Furthermore, these monetary settlements were also generally paid quickly with 95% of those who had been paid in full being paid the full amount within 3 months.
There are a number of features of the claim that might impact on likelihood of being paid in full which include:
- track type - claimants with fast track claims were less likely to have been paid than claimants with standard or open track claims
- case type - individual conciliation (IC) cases were more likely than pre-claim conciliation (PCC) cases to have been paid
- the size of employer against which the claim is made - with claims against larger employers more likely to result in payment
Those with non-monetary terms as part of their settlement (38% of claimants) also generally reported that these non-monetary terms had been either met in full (72%) or part (5%). However, a sizeable minority (11%) of these claimants reported that the non-monetary terms had not been met at all. The most common reason given for this was that they had not been needed yet (36%) but 15% said that this was because the employer had refused to do so.

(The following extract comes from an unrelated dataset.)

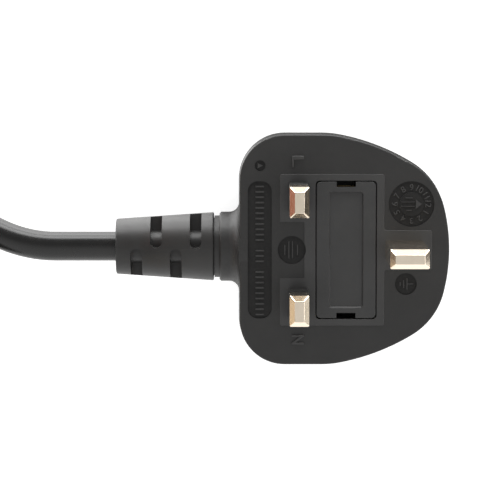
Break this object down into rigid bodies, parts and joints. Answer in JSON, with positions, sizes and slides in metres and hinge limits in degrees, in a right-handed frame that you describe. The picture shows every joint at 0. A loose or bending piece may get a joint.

Multivariate analysis indicates that the factor that is most likely to determine non-full payment of the settlement is main jurisdiction. The next strongest predictor for non-full payment of unfair dismissal cases was current gross household income of £10,001 to £50,000 and for wages claims those that were a PCC case rather than IC were less likely to receive full payment. Other important factors included income levels, size of employer and country.
Finally, while prior experience and confidence with legal issues among claimants was fairly low most claimants (60%) agreed that they understood the options available to them should their employer not fulfil the settlement terms. However, around a fifth (21%) disagreed which suggests that a sizeable minority have not taken on board the information contained in the letter accompanying the COT3.